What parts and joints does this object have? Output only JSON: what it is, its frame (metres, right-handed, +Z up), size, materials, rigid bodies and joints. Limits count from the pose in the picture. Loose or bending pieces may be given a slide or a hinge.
■ ■ ■ ■
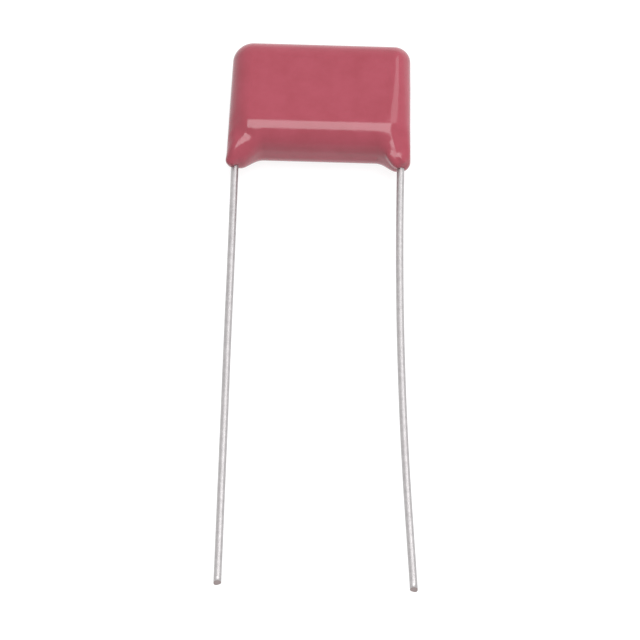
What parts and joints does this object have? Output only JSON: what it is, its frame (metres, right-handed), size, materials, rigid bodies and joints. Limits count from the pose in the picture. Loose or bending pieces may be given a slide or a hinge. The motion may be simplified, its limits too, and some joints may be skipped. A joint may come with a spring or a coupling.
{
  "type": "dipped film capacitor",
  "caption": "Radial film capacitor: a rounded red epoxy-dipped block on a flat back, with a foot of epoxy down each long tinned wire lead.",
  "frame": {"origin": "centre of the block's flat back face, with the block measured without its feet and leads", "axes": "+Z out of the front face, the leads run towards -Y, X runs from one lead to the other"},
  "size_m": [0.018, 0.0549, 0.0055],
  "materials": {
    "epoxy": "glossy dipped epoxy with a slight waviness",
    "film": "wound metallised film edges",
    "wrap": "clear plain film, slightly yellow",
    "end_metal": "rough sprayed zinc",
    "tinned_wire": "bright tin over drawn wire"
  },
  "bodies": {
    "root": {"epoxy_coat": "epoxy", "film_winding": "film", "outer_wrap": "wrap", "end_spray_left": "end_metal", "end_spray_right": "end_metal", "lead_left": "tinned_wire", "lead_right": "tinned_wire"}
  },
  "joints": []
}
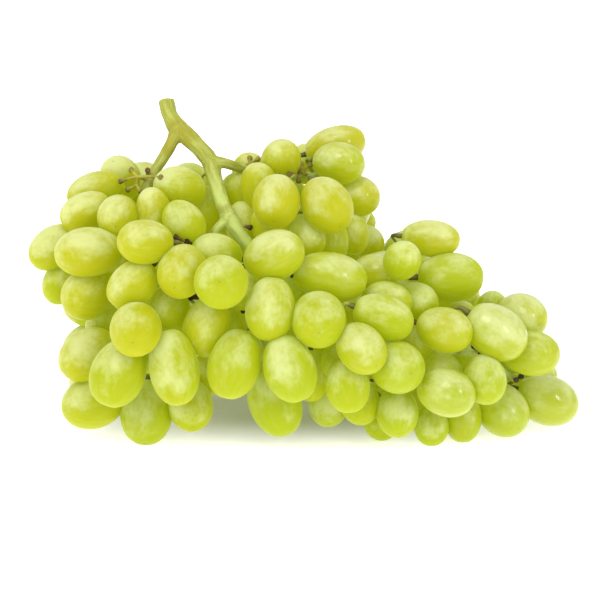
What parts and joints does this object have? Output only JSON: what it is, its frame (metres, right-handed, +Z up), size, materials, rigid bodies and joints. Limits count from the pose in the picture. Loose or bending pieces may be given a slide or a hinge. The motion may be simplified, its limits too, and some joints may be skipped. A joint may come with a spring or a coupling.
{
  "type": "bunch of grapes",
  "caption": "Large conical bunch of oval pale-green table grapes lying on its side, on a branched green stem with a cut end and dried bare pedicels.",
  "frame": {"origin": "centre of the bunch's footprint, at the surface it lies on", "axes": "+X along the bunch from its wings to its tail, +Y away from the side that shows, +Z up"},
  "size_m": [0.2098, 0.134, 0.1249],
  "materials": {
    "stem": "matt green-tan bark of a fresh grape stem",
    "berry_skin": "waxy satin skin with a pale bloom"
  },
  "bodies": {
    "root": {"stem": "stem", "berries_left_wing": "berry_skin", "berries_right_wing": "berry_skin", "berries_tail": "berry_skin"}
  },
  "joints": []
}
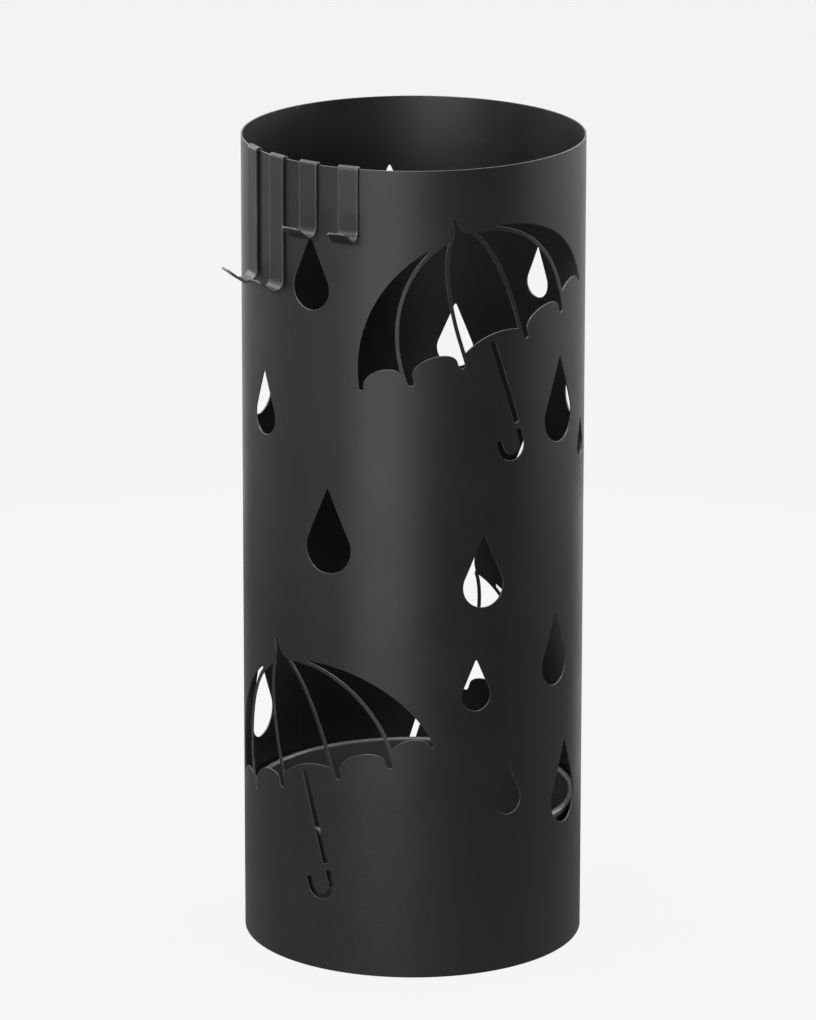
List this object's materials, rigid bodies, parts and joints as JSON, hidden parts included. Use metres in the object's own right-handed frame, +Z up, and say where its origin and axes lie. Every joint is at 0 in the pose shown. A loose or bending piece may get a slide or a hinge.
■ ■ ■ ■
**TASK REQUIREMENTS:** Extract every line of the records above that contains the word "parts".

**WORKED ANSWER:**
What parts and joints does this object have? Output only JSON: what it is, its frame (metres, right-handed, +Z up), size, materials, rigid bodies and joints. Limits count from the pose in the picture. Loose or bending pieces may be given a slide or a hinge.
What parts and joints does this object have? Output only JSON: what it is, its frame (metres, right-handed), size, materials, rigid bodies and joints. Limits count from the pose in the picture. Loose or bending pieces may be given a slide or a hinge. The motion may be simplified, its limits too, and some joints may be skipped. A joint may come with a spring or a coupling.
What parts and joints does this object have? Output only JSON: what it is, its frame (metres, right-handed, +Z up), size, materials, rigid bodies and joints. Limits count from the pose in the picture. Loose or bending pieces may be given a slide or a hinge. The motion may be simplified, its limits too, and some joints may be skipped. A joint may come with a spring or a coupling.
List this object's materials, rigid bodies, parts and joints as JSON, hidden parts included. Use metres in the object's own right-handed frame, +Z up, and say where its origin and axes lie. Every joint is at 0 in the pose shown. A loose or bending piece may get a slide or a hinge.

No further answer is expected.